Compared to Mom

The kids scurried to locate their shoes. Chances are slim six shoes will be found before Costco closes so I did what any helpful father who promised his kids they could tag along would do:

“Put on the first shoes you find even if they don’t belong to you”

Every time I pull into the Costco parking lot on a Saturday, I tell myself to NEVER visit Costco on a Saturday. And yet I don’t know if I’ve ever stepped foot inside a Costco on a day other than Saturday.

But today I was missing my co-pilot unless you count three kids who view Costco as one big play ground. I haven’t found a parking spot before the comments start pouring in from the backseat.

“Mom never parks this far away”

“I can’t even see the entrance from here”

When I finally locate a spot, I decide to lay down a few ground rules before we leave the car.

“Only one sample per product”

“No sneaking anything into the cart”

“No comparing me to mom”

That last one is a biggie. I don’t know the store layout as well as Kim does. And no, I’m not the most efficient shopper on the planet. I like to take my time in the DVD and book section. I’ll hang out in the vegetable and fruit cooler room on a warm day. Sometimes I’ll go by the TV section and catch a game in progress. Today I chatted up the lady answering questions for ECOS unscented laundry detergent.

Plus, it’s hard to move a giant cart full of groceries with three kids in tow down small aisles on sample Saturday. What’s the rush?

Kim jotted down a small list of items for me to buy. She crossed out a few before I walked out the door. She told me they weren’t essential, but I’ll bet she knew I wouldn’t be able to find them. Probably a good move on her part or I’d still be wandering the aisles searching for Children’s Benadryl.

Here’s my list. Notice how I keep track of what I have in the cart by making a small tear next to the item. How’s that for ingenuity?

costcolist

I added the four barely legible items in the right corner and then gave up on two of them while in the store. Sorry, Quicken.

I’d call the trip a success based on my past Costco excursions. I couldn’t find the “dark hot chocolate”, but came up with an acceptable excuse on the fly: it’s a season item. Kim fell for it.

The kid’s dinosaur vitamins gave me trouble. I located the bears, Flintstone and princess variety before Luca found the bottle with two smiling dinosaurs on the front. I guess even the most fearsome velociraptor needs his daily dose of Riboflavin and Beta Carotene in order to stay active and healthy.

They look so much like candy that I might try a couple tonight.

Once we’d checked every item off the list, we stood in line behind buying a cartful of hotdogs and buns. The kids thought that was funny. This is when they get antsy. But today they were kept busy by trying to guess how much the groceries would cost.
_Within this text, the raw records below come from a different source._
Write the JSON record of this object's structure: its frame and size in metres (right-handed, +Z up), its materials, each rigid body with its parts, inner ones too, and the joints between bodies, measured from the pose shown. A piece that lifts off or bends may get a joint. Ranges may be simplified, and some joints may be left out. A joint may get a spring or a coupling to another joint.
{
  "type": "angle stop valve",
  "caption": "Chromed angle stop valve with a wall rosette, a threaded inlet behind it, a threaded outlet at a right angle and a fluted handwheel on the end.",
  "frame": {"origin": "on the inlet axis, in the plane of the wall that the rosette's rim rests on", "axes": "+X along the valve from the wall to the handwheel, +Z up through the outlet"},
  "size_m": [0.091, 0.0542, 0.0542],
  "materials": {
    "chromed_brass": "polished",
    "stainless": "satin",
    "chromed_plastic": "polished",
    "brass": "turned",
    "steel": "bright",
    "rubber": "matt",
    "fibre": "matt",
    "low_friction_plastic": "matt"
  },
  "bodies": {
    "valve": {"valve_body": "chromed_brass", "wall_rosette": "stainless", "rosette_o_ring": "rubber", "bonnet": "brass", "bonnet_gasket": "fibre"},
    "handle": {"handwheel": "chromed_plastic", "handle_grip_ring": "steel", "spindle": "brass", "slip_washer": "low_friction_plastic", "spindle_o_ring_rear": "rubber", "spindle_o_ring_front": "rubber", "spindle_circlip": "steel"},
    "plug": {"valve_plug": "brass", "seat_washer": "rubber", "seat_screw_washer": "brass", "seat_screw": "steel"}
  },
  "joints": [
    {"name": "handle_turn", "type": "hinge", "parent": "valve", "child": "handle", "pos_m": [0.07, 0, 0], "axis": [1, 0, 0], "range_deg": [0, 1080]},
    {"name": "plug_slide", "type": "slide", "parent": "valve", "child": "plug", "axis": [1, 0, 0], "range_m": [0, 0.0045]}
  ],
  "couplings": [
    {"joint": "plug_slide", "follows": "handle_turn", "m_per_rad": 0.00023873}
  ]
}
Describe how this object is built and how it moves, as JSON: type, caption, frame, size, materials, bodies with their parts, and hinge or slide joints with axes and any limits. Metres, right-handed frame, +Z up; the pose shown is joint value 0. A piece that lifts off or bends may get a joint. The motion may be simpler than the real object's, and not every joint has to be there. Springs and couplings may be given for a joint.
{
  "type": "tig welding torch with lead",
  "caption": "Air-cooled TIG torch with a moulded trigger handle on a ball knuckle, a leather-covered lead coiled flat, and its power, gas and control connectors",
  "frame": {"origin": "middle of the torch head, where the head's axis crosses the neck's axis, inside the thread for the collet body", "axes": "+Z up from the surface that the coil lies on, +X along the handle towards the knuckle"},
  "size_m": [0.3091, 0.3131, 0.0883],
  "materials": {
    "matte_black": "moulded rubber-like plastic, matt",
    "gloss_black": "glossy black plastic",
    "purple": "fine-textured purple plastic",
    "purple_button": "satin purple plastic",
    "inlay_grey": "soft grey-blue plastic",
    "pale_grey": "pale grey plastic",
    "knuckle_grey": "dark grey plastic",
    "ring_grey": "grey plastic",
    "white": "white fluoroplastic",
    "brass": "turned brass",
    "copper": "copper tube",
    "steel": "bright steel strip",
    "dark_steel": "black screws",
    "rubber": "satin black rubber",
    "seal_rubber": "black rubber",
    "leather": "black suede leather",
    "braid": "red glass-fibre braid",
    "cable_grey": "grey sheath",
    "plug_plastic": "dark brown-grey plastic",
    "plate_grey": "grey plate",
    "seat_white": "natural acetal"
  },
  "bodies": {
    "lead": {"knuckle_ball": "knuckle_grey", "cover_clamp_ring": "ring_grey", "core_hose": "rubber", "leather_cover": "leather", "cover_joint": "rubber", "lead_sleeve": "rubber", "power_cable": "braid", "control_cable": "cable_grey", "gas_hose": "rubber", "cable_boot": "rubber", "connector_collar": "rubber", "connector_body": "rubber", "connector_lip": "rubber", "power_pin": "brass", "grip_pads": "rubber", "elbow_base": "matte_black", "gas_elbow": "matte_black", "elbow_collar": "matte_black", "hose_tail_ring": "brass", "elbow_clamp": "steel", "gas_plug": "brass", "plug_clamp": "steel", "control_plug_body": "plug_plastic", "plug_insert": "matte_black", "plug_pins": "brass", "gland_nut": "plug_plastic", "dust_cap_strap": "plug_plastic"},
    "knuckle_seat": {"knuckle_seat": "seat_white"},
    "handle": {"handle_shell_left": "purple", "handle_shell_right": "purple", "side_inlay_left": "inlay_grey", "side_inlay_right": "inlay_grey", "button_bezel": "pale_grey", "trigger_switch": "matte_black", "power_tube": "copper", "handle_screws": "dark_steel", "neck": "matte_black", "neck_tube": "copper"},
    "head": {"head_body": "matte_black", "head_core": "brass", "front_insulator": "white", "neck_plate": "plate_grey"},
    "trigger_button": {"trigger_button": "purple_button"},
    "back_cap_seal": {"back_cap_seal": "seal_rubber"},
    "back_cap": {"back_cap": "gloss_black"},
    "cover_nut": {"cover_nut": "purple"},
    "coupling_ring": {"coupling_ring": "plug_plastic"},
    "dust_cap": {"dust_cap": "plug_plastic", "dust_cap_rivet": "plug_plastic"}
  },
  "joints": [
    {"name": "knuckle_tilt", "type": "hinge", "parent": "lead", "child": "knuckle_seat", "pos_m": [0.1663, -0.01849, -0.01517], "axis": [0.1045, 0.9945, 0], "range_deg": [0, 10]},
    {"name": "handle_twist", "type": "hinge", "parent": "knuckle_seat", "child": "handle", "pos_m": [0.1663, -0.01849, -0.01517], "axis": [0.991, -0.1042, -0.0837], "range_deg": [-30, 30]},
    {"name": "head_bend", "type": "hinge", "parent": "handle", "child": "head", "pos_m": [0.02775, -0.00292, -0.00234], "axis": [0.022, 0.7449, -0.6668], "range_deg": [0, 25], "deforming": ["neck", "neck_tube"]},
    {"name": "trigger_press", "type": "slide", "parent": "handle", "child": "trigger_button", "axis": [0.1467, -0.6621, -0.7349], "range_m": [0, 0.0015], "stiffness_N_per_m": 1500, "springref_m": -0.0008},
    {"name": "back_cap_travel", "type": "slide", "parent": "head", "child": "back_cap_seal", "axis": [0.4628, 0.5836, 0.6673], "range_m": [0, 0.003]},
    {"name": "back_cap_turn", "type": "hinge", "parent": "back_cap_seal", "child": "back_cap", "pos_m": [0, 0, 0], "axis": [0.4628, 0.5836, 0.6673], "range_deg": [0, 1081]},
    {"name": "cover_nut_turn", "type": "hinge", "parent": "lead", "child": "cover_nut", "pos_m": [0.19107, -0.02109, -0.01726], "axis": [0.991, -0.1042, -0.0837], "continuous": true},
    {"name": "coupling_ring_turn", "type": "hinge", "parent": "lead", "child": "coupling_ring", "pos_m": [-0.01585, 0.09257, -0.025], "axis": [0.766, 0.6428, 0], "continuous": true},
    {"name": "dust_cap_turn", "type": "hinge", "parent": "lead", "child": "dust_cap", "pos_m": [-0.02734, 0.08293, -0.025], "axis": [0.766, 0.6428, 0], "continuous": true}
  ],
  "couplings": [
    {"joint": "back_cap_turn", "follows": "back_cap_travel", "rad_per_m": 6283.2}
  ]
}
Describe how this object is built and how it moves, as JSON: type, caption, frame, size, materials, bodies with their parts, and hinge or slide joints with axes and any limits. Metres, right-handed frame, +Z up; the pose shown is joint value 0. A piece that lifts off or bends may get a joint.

“I’m trying to keep the total around $200 today”, I told them.

Luca grabbed the case of black beans and put it on the conveyor belt. Anna grabbed the Pirates Booty while Lincoln tried to lift the can of applesauce onto the belt.

We’re not a well-oiled machine of productivity, but I don’t care. The kids want to help, and the only item that ended up on the floor was the bag of bagels. No harm, no foul.

As we walked to the car Luca asked how much I spent. I handed her the receipt which she held out in front of her with two hands. She scanned the list from top to bottom. Finally she yelled:

“One hundred and ninety four dollars! That’s pretty good, dad! You guessed $200!”

I’ll bet mom would have guessed $198.

Comments

  1. First, I haven't had a chance to wish you a happy new year, so wishing you and the gang of my heart a very happy and healthy one. I have been reading your posts and enjoying them – but had computer issues so was unable to post comments until now!As for today's post, as always, Brett, you take a seemingly routine or mundane family experience and turn it into a magical adventure.Now, as for going to Costco on a Saturday with three kids in tow, that gotta earn you a Purple Heart or a one-way ticket to the looney bin or both. However, what you garnered from the experience and how you share your heart is also magical. Again, redundancy aside, you are a wonderful writer and I hope you can turn this into a book someday, between work, snuggle time, Costco runs and dates with the Mrs.Best – as always – M.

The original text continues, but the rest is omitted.